[RFC PATCH 0/3] powerpc: pSeries: vfio: iommu: Re-enable support for SPAPR TCE VFIO

From: Shivaprasad G Bhat
Date: Tue Mar 12 2024 - 14:14:53 EST


This patch-set fills the missing gaps on pSeries for VFIO SPAPR TCE
sub-driver thereby re-enabling the VFIO support on POWER pSeries
machines.

Structure of the patchset
=========================

* Currently, due to [1] VFIO_IOMMU_UNMAP_{DMA,UNMAP} ioctls are broken
on pSeries as it only supports single level TCEs. This is addressed in
the first patch as the lost functionality is restored.

On pSeries, the DMA windows (default 32-bit and the 64-bit DDW) are
"borrowed" between the host and the vfio driver. The necessary
mechanism for this is already been in place since [2]. However,
the VFIO SPAPR-TCE sub-driver doesn't open the 64-bit window if
it wasn't already done by a host driver like NVME. So the user-space
only gets access to the default 32-bit DMA window alone. This poses a
challenge for devices having no host kernel drivers and completely
depend on VFIO user-space interface to request DMA. The
VFIO_SPAPR_TCE_CREATE ioctl currently just returns EPERM without
attempting to open the second window for such devices.
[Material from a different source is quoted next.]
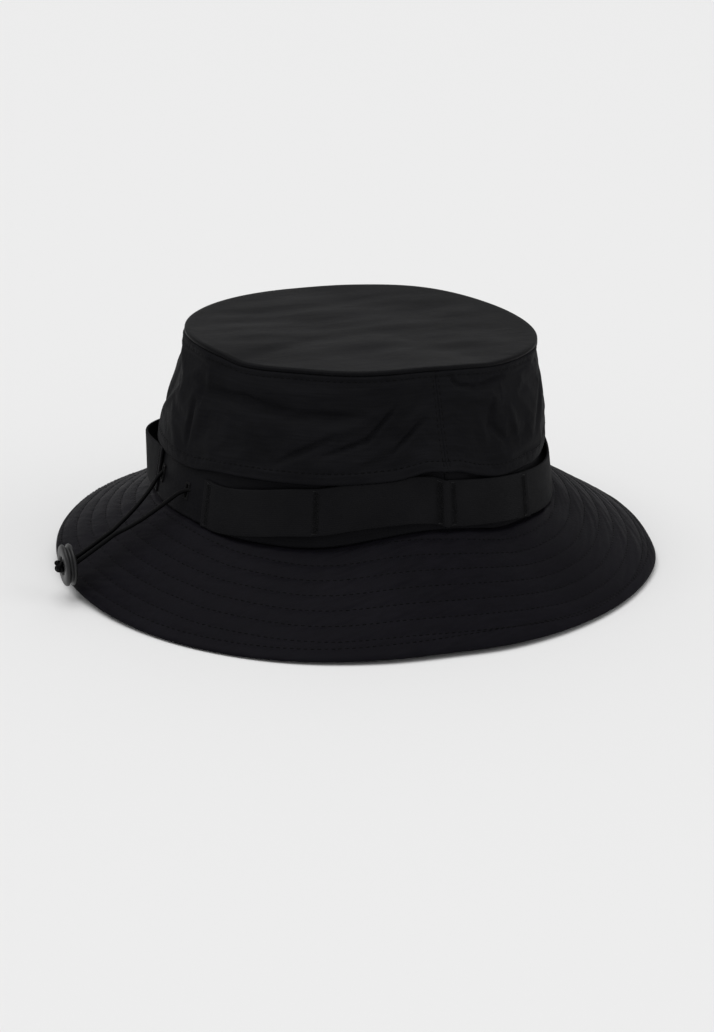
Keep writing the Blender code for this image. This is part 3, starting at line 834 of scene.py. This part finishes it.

* The second patch is just code movement for pSeries specific
functions from arch iommu to the pSeries platform iommu file.
This is needed as the DMA window manipulation operations
introduced in the third patch depend on these functions and are
entirely pSeries specific.

* The third patch adds necessary support to open up the 64-bit DMA
window on VFIO_SPAPR_TCE_CREATE ioctl from the user-space. It also
collects the DDW information from the platform for exposing it to
user through 'struct vfio_iommu_spapr_tce_ddw_info'.

Testing
========
These patches are tested with by attaching a nvme disk to a nested
kvm guest running a pSeries lpar. Also vfio-test [3] by Alex Willamson,
was forked and updated to add support for pSeries guest and used to
test these patches[4].

Limitations/Known Issues
========================
* Does not work for SRIOV VFs, as they have only one DMA window.
* Does not work for multi-function cards.
* Bugs
- mmdrop() in tce_iommu_release() when container detached
with pending unmaps.

[1] Commit: 090bad39b237 ("powerpc/powernv: Add indirect levels to it_userspace")
[2] Commit: 9d67c9433509 ("powerpc/iommu: Add \"borrowing\" iommu_table_group_ops")
[3] https://github.com/awilliam/tests
[4] https://github.com/nnmwebmin/vfio-ppc-tests/tree/vfio-ppc-ex

---

Shivaprasad G Bhat (3):
powerpc/pseries/iommu: Bring back userspace view for single level TCE tables
powerpc/iommu: Move pSeries specific functions to pseries/iommu.c
pseries/iommu: Enable DDW for VFIO TCE create


arch/powerpc/include/asm/iommu.h | 7 +-
arch/powerpc/kernel/iommu.c | 156 +-------
arch/powerpc/platforms/pseries/iommu.c | 514 ++++++++++++++++++++++++-
drivers/vfio/vfio_iommu_spapr_tce.c | 51 +++
4 files changed, 571 insertions(+), 157 deletions(-)